While I agree that block-by-country firewall rules won't prevent you from being attacked, using some of the public lists of IPs/CIDRs of known bad-actors can do something useful. When I upgraded the home firewall (opnsense) and enabled rules for the CINS Bad Guys and some of the ET (emerging threats) lists, most of the attack traffic I saw on a day to day basis dried up. This lowers the volume of background noise your IDS/NIDS systems have to go through and log. I actually wound up using this as an excuse to spin up some honeypots because I was in the middle of testing some log analysis modules for a syslog daemon I wrote and needed some more interesting attack traffic. Yeah, I'm a geek and probably need to seek help. :-)

And speaking of honeypots, spinning them up in an externally facing network segment can be interesting if you want to look at who's scanning for what today, but is probably not terribly useful. But spinning up honeypots in your interior networks and sprinkling around some breadcrumbs leading an attacker to the honeypots (cached credentials, exciting DNS hostnames like fbi-vpn-gw.mydomain, or scada-gw.mydomain, etc) CAN be useful, especially if you log everything.
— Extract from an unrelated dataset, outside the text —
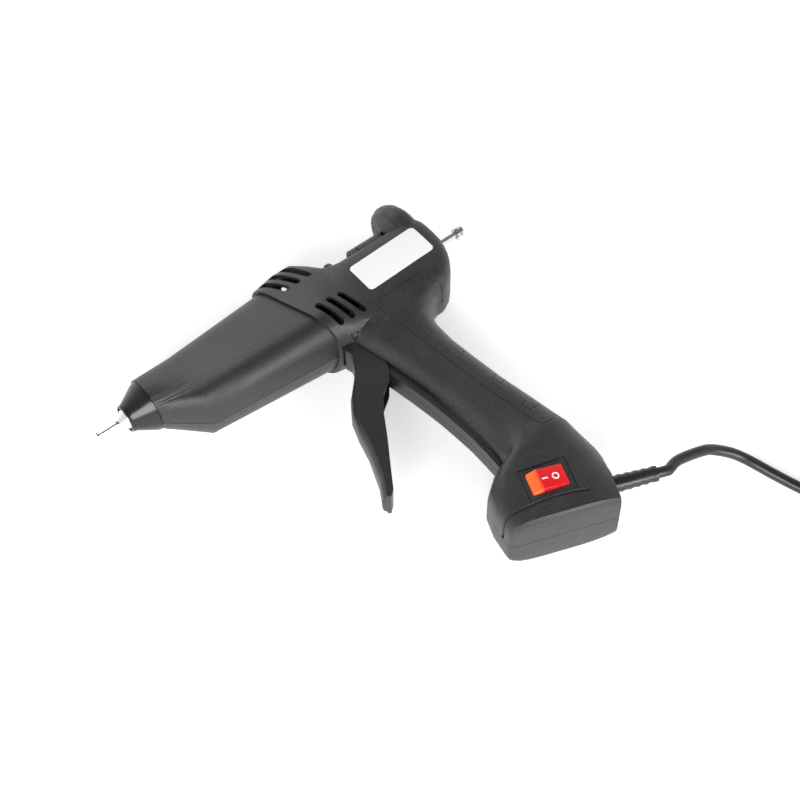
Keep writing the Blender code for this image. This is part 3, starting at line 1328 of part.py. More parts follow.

Which brings me to the final thing this diary post reminded me of... Logging! At a previous job I had very little budget for cybersecurity and was having to build a security infrastructure from the ground up. So instead of spending boatloads of cash I didn't have on a proper SIEM, I spent it on endpoint protection/detection, intrusion detection, and better logging, analysis, and visualization tools. If your logs are complete and you have decent visualization tools you can do a lot of what SIEMs do, albeit manually - we humans are good at spotting anomalies visually, but not so great at reading gigabytes of logs. So now might be a good time to setup new visualizations of your log data.
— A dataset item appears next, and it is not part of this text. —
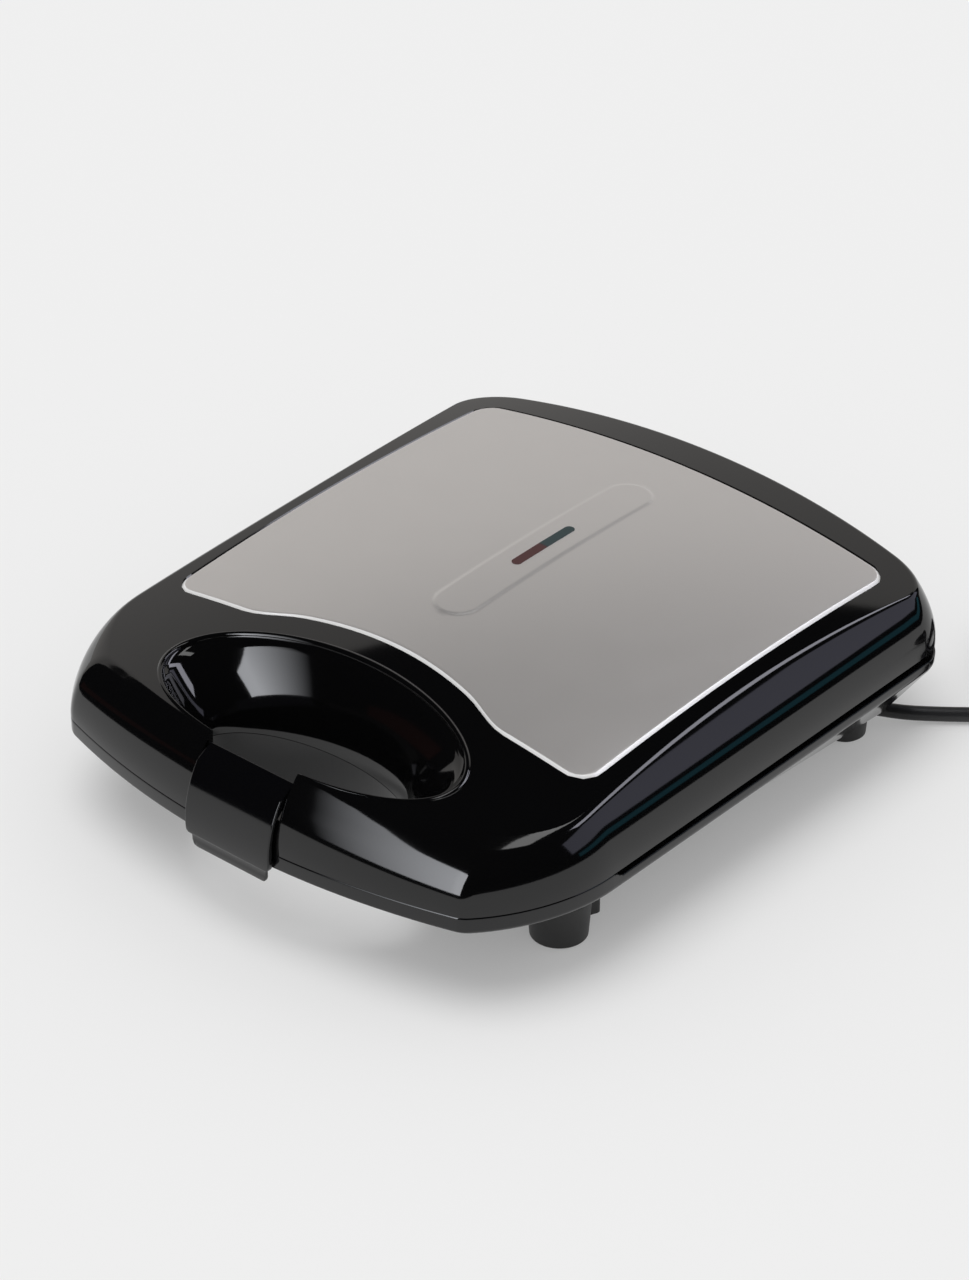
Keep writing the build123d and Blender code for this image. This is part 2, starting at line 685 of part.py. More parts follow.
def turn_point(quarter, half_turn=2):
    """Centre line of the coil after so many quarter turns: radius, height and angle."""
    inward = coil_quarters_in
    step = coil_pitch / 4
    lowest = coil_outer - inward * step
    if quarter <= inward:
        return coil_outer - quarter * step, 0.0
    if quarter >= inward + half_turn:
        return lowest - step / 2 + (quarter - inward - half_turn) * step, coil_climb
    return lowest - step / 2 - 0.7, coil_climb / 2


def coil_frame():
    """Centre of the coil and the angle at which the cord comes in."""
    start = math.radians(coil_heading - 90)
    centre = coil_entry - Vector(math.cos(start), math.sin(start), 0) * coil_outer
    return centre, start


def coil_points():
    """Points of the coil a quarter turn apart, each with its direction of travel."""
    centre, start = coil_frame()
    places = []
    last = coil_quarters_in + 2 + coil_quarters_out
    for quarter in range(last + 1):
        radius, rise = turn_point(quarter)
        angle = start + quarter * math.pi / 2
        spot = centre + Vector(math.cos(angle), math.sin(angle), 0) * radius + Vector(0, 0, rise)
        slope = 0.0
        if coil_quarters_in < quarter < coil_quarters_in + 2:
            slope = coil_climb / (math.pi * radius) * 1.3
        travel = Vector(-math.sin(angle), math.cos(angle), slope).normalized()
        places.append((spot, travel))
    return places


def biarc(start, leave, end, arrive):
    """Two arcs that join two points along the given directions."""
    chord = end - start
    both = leave + arrive
    a = 4 - both.dot(both)
    b = 2 * chord.dot(both)
    c = -chord.dot(chord)
    reach = (-b + math.sqrt(b * b - 4 * a * c)) / (2 * a)
    knee = (start + leave * reach + end - arrive * reach) * 0.5
    return [TangentArc(start, knee, tangent=leave), TangentArc(end, knee, tangent=-arrive)]


def tube(path, radius):
    """A round tube along a path."""
    return sweep(Plane(origin=path @ 0, z_dir=path % 0) * Circle(radius), path=path)


def coil_path():
    """The coil's centre line, with one diameter of straight cord at each end."""
    places = coil_points()
    first, travel = places[0]
    edges = [Line(first - travel * 2 * cord_radius, first)]
    for (a, leave), (b, arrive) in zip(places, places[1:]):
        edges += biarc(a, leave, b, arrive)
    last, travel = places[-1]
    edges.append(Line(last, last + travel * 2 * cord_radius))
    return Wire(edges)


def lead_path():
    """The free stretch: straight runs joined by arcs as large as the runs allow."""
    first, travel = coil_points()[0]
    end = first - travel * 2 * cord_radius
    points = cord_route + [end - travel * 22, end]
    radii = []
    for before, at, after in zip(points, points[1:], points[2:]):
        turn = math.radians((at - before).get_angle(after - at))
        run = min((at - before).length, (after - at).length)
        radii.append(0.45 * run / math.tan(turn / 2))
    print("cord radii", [round(r) for r in radii])
    return FilletPolyline(*points, radius=radii)


def self_gap(path):
    """Least air between stretches of the coil that are not neighbours along it."""
    count = 400
    points = [path @ (i / count) for i in range(count + 1)]
    apart = int(math.ceil(count * 3 * math.pi * cord_radius / path.length))
    least = min((points[i] - points[j]).length for i in range(count + 1) for j in range(i + apart, count + 1))
    return least - 2 * cord_radius


def make_tie():
    """Wire tie closed round all the turns at the side away from the object."""
    centre, start = coil_frame()
    radii = [turn_point(q)[0] for q in range(coil_quarters_in + coil_quarters_out + 3)]
    inner = min(radii) - cord_radius - fit - tie_sheet
    outer = max(radii) + cord_radius + fit + tie_sheet
    low = centre.Z - cord_radius - fit
    high = centre.Z + coil_climb + cord_radius + fit
    around = Pos((inner + outer) / 2, 0, (low + high) / 2) * Box(outer - inner, tie_width, high - low + 2 * tie_sheet)
    around = fillet(around.edges().filter_by(Axis.Y), 3)
    hollow = Pos((inner + outer) / 2, 0, (low + high) / 2) * Box(outer - inner - 2 * tie_sheet, tie_width + 2,
                                                                  high - low)
    band = around - fillet(hollow.edges().filter_by(Axis.Y), 2)
    angle = math.degrees(start) + 90 * (coil_quarters_in + 3.5)
    return Pos(centre.X, centre.Y, 0) * Rot(0, 0, angle) * band


def tail_path():
    """Free end: level off the upper turns, then up to the plug, which lies on its rim."""
    last, travel = coil_points()[-1]
    start = last + travel * 2 * cord_radius
    rise = Vector(0, 0, table + plug_radius - start.Z)
    points = [start, start + travel * 0.3 * tail_length, start + travel * 0.75 * tail_length + rise,
              start + travel * tail_length + rise]
    turn = math.atan2(abs(rise.Z), 0.45 * tail_length)
    radius = 0.45 * 0.25 * tail_length / math.tan(turn / 2)
    return FilletPolyline(*points, radius=radius)


def plug_frame():
    """The plug's axis: X points from the cord to the pins."""
    path = tail_path()
    end = path @ 1
    travel = path % 1
    return Pos(end.X, end.Y, end.Z) * Rot(0, 0, math.degrees(math.atan2(travel.Y, travel.X)))


def make_plug_body():
    """Moulded earthed plug: sleeve, flattened grip, then a round front with two side slots."""
    face = 12.0
    neck = loft([Plane.YZ * Circle(cord_radius + 1), Plane.YZ.offset(12) * Circle(6.2)])
    grip = loft([Plane.YZ.offset(12) * Ellipse(6.2, 6.2), Plane.YZ.offset(22) * Ellipse(13, 9),
                 Plane.YZ.offset(plug_length - face) * Ellipse(plug_radius - 1, plug_radius - 1)])
    front = Pos(plug_length - face / 2, 0, 0) * Rot(0, 90, 0) * Cylinder(plug_radius, face)
    front = chamfer(front.edges().filter_by(GeomType.CIRCLE), 0.8)
    body = neck + grip + front
    for side in (-1, 1):
        body -= Pos(plug_length - 4, 0, side * plug_radius) * Box(10, 5, 4)
    return solid_of(body)


def make_plug_pins():
    """Two round pins with rounded ends."""
    pin = Pos(plug_length + pin_length / 2, pin_pitch / 2, 0) * Rot(0, 90, 0) * Cylinder(pin_radius, pin_length)
    tip = pin.edges().filter_by(GeomType.CIRCLE).sort_by(Axis.X)[-1]
    pin = fillet(tip, pin_radius * 0.6)
    return pin, Pos(0, -pin_pitch, 0) * pin


# All the pieces by name

nodes["upper_housing"] = make_upper_housing()
nodes["lid_frame"] = make_lid_frame()
nodes["lid_cover_plate"] = make_cover()
middle_lens = (lens_front + lens_back) / 2
nodes["power_lens"] = make_lens(0, middle_lens - 0.05)
nodes["ready_lens"] = make_lens(middle_lens + 0.05, 400)
nodes["lamp_holder"] = make_lamp_holder()
for name, y in (("power_lamp", middle_lens - 11), ("ready_lamp", middle_lens + 11)):
    nodes[name] = Pos(0, y, dome_height - 13.4 + fit + 2.5) * Rot(90, 0, 0) * Cylinder(2.5, 15)

lower_plate = make_lower_plate()
nodes["lower_heating_plate"] = lower_plate
nodes["upper_heating_plate"] = flip(lower_plate)
nodes["lower_heating_element"] = make_lower_heater()
nodes["upper_heating_element"] = flip(nodes["lower_heating_element"])
nodes["lower_reflector"] = make_lower_reflector()
nodes["upper_reflector"] = flip(nodes["lower_reflector"])
nodes["lower_reflector_screws"] = Compound(make_reflector_screws())
nodes["upper_reflector_screws"] = flip(nodes["lower_reflector_screws"])
nodes["lower_thermostat"] = make_thermostat()
nodes["upper_thermostat"] = flip(nodes["lower_thermostat"])
nodes["thermal_fuse"] = make_thermal_fuse()

plate_seat = lower_rim - screw_sink
plate_screws = [screw(x, y, plate_seat, plate_seat - 7) for x, y in plate_screw_places()]
nodes["lower_plate_screws"] = Compound(plate_screws)
nodes["upper_plate_screws"] = flip(nodes["lower_plate_screws"])
nodes["lid_frame_screws"] = Compound([screw(x, y, screw_sink, 9) for x, y in lid_frame_screws()])
bottom_seat = -base_depth + screw_sink
nodes["bottom_cover_screws"] = Compound([screw(x, y, bottom_seat, -base_depth + 10) for x, y in bottom_screw_places()])

nodes["lower_housing"] = make_lower_housing()
nodes["bottom_cover"] = make_bottom_cover()
for side, sign in (("left", -1), ("right", 1)):
    nodes["foot_front_" + side] = make_eared_foot(sign * foot_x, foot_y, foot_radius)
    nodes["foot_rear_" + side] = make_foot(sign * rear_foot_x, rear_foot_y, rear_foot_radius)
    nodes["pad_front_" + side] = make_pad(sign * foot_x, foot_y)
    nodes["pad_rear_" + side] = make_pad(sign * rear_foot_x, rear_foot_y)
nodes["hinge_pin_right"] = make_hinge_pin()
nodes["hinge_pin_left"] = mirror(nodes["hinge_pin_right"], about=Plane.YZ)

floor = -base_depth + wall
nodes["terminal_block"] = block(28, 60, 232, 246, floor, floor + 6.2)
for x in (34, 44, 54):
    nodes["terminal_block"] -= post(x, 239, floor + 2, floor + 8, 2)
nodes["base_wiring"] = wire_run([(60, 239, floor + 3), (70, 239, floor + 3), (70, 270, floor + 3),
                                 (20, 270, floor + 3)], 1.6, 6)
top = plate_middle * 2 - (lower_rim - pocket_depth - pocket_floor - reflector_drop)
nodes["lid_wiring"] = wire_run([(-6, middle_lens - 10, top + 3), (-14, middle_lens - 10, top + 3),
                                (-14, plate_back - 4, top + 3), (-70, plate_back + 8, top - 4)], 1.6, 6)

nodes["latch_clip"] = make_latch()
pin_half = latch_width / 2 + latch_gap + latch_cheek - 1
nodes["latch_pin"] = rod(-pin_half, pin_half, latch_pin_y, latch_pin_z, latch_pin_radius)

nodes["strain_relief"] = make_strain_relief()
lead = lead_path()
nodes["cord_lead"] = tube(lead, cord_radius)
coil = coil_path()
nodes["cord_coil"] = tube(coil, cord_radius)
nodes["cord_tie"] = make_tie()
tail = tail_path()
nodes["cord_tail"] = tube(tail, cord_radius)
nodes["plug_body"] = plug_frame() * make_plug_body()
nodes["plug_pins"] = plug_frame() * Compound(list(make_plug_pins()))
print("cord", round(lead.length + coil.length + tail.length + relief_length), "mm, coil's least gap to itself",
      round(self_gap(coil), 2))
for name, path in (("cord_lead", lead), ("cord_coil", coil), ("cord_tail", tail)):
    print(name, "volume", round(nodes[name].volume), "section times length",
          round(math.pi * cord_radius ** 2 * path.length))

# Everything moves to its place: the middle of the footprint at the origin, the pads on Z = 0

os.makedirs("parts", exist_ok=True)
place = Pos(0, -origin_y, stand_height)
for name, shape in nodes.items():
    export_step(place * shape, f"parts/{name}.step")
print("origin at y", round(origin_y, 3), "hinge", round(hinge_y - origin_y, 3), round(hinge_z + stand_height, 3),
      "latch", round(latch_pin_y - origin_y, 3), round(latch_pin_z + stand_height, 3))
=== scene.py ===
# %% [markdown]
# A closed sandwich maker on a pale studio table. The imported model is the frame: it says where
# every piece is. This script gives each piece its finish, and models again, as smooth meshes,
# the pieces whose shape is seen in reflections: the two glossy housings, the steel cover, the
# latch and the cord.

# %% Load the frame
import json
import math
import bmesh
import bpy
from mathutils import Matrix, Vector


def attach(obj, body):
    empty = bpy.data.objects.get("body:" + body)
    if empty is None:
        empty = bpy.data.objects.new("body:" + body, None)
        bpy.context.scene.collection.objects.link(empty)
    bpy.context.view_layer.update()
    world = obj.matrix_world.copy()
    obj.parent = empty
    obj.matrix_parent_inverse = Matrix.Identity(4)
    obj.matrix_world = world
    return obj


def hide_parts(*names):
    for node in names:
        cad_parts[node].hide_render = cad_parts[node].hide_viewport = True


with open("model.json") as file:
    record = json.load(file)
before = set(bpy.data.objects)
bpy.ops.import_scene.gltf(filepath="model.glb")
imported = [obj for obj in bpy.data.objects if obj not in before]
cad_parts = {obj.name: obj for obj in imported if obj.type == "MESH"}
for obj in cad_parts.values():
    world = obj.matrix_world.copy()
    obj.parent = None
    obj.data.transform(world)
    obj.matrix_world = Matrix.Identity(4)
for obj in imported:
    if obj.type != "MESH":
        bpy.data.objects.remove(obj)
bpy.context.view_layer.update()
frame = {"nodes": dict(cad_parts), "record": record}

# %% [markdown]
# Sizes are easiest to read in millimetres, from the line where lid and base part. One helper
# turns such a place into metres in the frame, where the table is at zero. Another puts a new
# object into the scene.

# %% Places and driving sizes
TABLE_DROP = 48.0            # from the parting line down to the table
MIDDLE_Y = 153.9             # from the front corners of the parting line to the frame's origin


def place(x, y, z):
    """Millimetres from the parting line, as a point of the frame in metres."""
    return Vector((x, y - MIDDLE_Y, z + TABLE_DROP)) / 1000


def add(name, data):
    """A new object in the scene."""
    item = bpy.data.objects.new(name, data)
    bpy.context.scene.collection.objects.link(item)
    return item


# %% [markdown]
# The camera stands to the right of the front corner and looks down on the lid. A long lens keeps
# the far edge nearly as wide as the near one, which is what gives a product photograph its calm
# perspective.

# %% Camera
CAMERA_SPOT = (1017.27, -1048.87, 1040.44)
CAMERA_LOOK = (-0.54232, 0.63818, -0.54646)

camera = add("camera", bpy.data.cameras.new("camera"))
camera.data.lens = 118.125
camera.data.sensor_width = 36.0
camera.data.clip_start = 0.05
camera.data.clip_end = 60.0
look = Vector(CAMERA_LOOK).normalized()
right = look.cross(Vector((0, 0, 1))).normalized()
above = right.cross(look)
turn = Matrix((right, above, -look)).transposed()
camera.matrix_world = Matrix.Translation(place(*CAMERA_SPOT)) @ turn.to_4x4()
bpy.context.scene.camera = camera
print("camera", [round(v, 3) for v in camera.location])

# %% [markdown]
# The mains cord leaves under the right rear corner, drops to the table and runs out of the
# picture. The rest of it is put away as a coil just outside the view. One smooth spline carries
# the whole length, so that the cord never kinks where two stretches meet: a few chosen points on
# the free stretch, then the coil's turns worked out by a loop.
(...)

I found that my visualizations of log data (ie, hits on DNS RPZ filters, or egress firewall filters) and looking at those charts at least daily led me to making better log analysis rules, which uncovered more interesting data in the logs, which led to making new ways to graph/diagram the logs to visually detect some new sort of event, which led back to find new things in the logs and making more/better visualizations, etc.

Anyway, just a thought or three...
> Indeed, sharing information on attacks seems like a good idea.

Honeypots can be interesting! I was disappointed to find that the FTP/ssh/CIFS honeypots I spun up only netted about four or five different strains of malware to pick apart though. (though I would see a gazillion different copies of that handful of malware)

I wrote a syslog daemon with some rudimentary log analysis features so I tweaked it to watch for certain types of attack activity (or people poking at the honeypots) and had it update the firewall to block the offending IP for X days, just out of curiosity. It meant that 3rd party relay or brute force auth attacks on a mailserver (for instance) are quickly squelched, but I didn't see a lot of repeat attacks from IPs seen in previous days.